P. M. : Derrière les mots, c’est la nature même des missions qui a changé. La médecine du travail tend aujourd’hui à être centrée sur l’environnement et à concerner non des personnes mais des normes. Les employeurs aimeraient pouvoir se référer à des seuils de nocivité pour se dédouaner de toute responsabilité en cas de problème. A terme, on peut imaginer que cela reviendrait à sortir complètement les individus du circuit : il n’y aurait plus ni médecins ni patients, mais simplement des règles à respecter et un environnement dont on tenterait de réduire les risques jusqu’à zéro. Derrière ce glissement, il y a l’idée abstraite qu’un environnement avec zéro risque n’entraînerait plus ni accident du travail ni maladies professionnelles, et rendrait donc superflue la surveillance médicale des salariés. Ce qui, bien sûr, reste à prouver.

E & C : Selon vous, quels sont les risques contenus dans cette réforme ?

P. M. : On ne pourra apprécier ses conséquences concrètes qu’avec un certain recul. On constate déjà, dans certains contextes, une marchandisation de la prévention des risques. On demande aux médecins et aux intervenants une prestation minimale dans le cadre du service couvert par la cotisation de l’entreprise, pour ensuite proposer à cette dernière des prestations supplémentaires payantes. C’est également l’indépendance de la prévention des risques professionnels qui est affaiblie. Alors que les médecins du travail bénéficient d’un statut protecteur, les nouveaux intervenants sont des salariés comme les autres, et on peut penser qu’ils auront moins de latitude pour intervenir dans un sens contraire aux intérêts des employeurs. Cependant, la réforme est surtout dangereuse parce qu’elle n’améliore rien. Depuis plusieurs années, les médecins surchargés ne peuvent faire face à toutes leurs missions. Moins nombreux encore, que pourront-ils faire ? Par ailleurs, puisque la protection de la santé des salariés reste entre les mains des employeurs, l’arbitrage entre production et prévention ne peut que pencher encore un peu plus du côté de la rentabilité, ce qui met potentiellement en danger la santé des travailleurs.

* Les sénateurs, contre l’avis du gouvernement, ont adopté un amendement sur cette disposition en janvier 2011, accordant la présidence et la trésorerie du conseil d’administration alternativement au patronat et aux représentants des salariés.

SON PARCOURS

• Pascal Marichalar est doctorant en sociologie au Centre Maurice-Halbwachs (CNRS-EHESS-ENS) et enseigne à l’université Paris13. Il prépare une thèse sur l’évolution de la médecine du travail en France de 1970 à nos jours.
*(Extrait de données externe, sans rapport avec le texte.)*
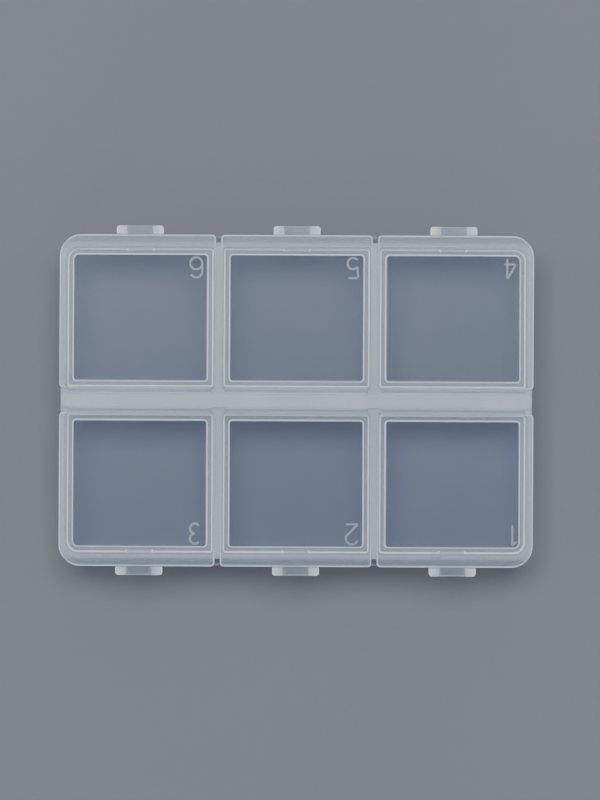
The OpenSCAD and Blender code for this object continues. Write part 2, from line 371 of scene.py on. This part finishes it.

• Parmi ses publications récentes : “Responsabilités en souffrance. Les conflits autour de la souffrance psychique des salariés d’EDF-GDF, 1985-2008” ( in Sociétés contemporaines n° 79, avec M. Benquet et E. Martin, 2010), “La médecine du travail sans les médecins ? Une action patronale de longue haleine” (in Politix n° 91, 2010).

SES LECTURES

• La Santé au travail. 1880-2006, Stéphane Buzzi, Jean-Claude Devinck, Paul-André Rosental, La Découverte, 2006.

• Les Mains inutiles, sous la dir. de Catherine Omnès et d’Anne-Sophie Bruno, Belin, 2004.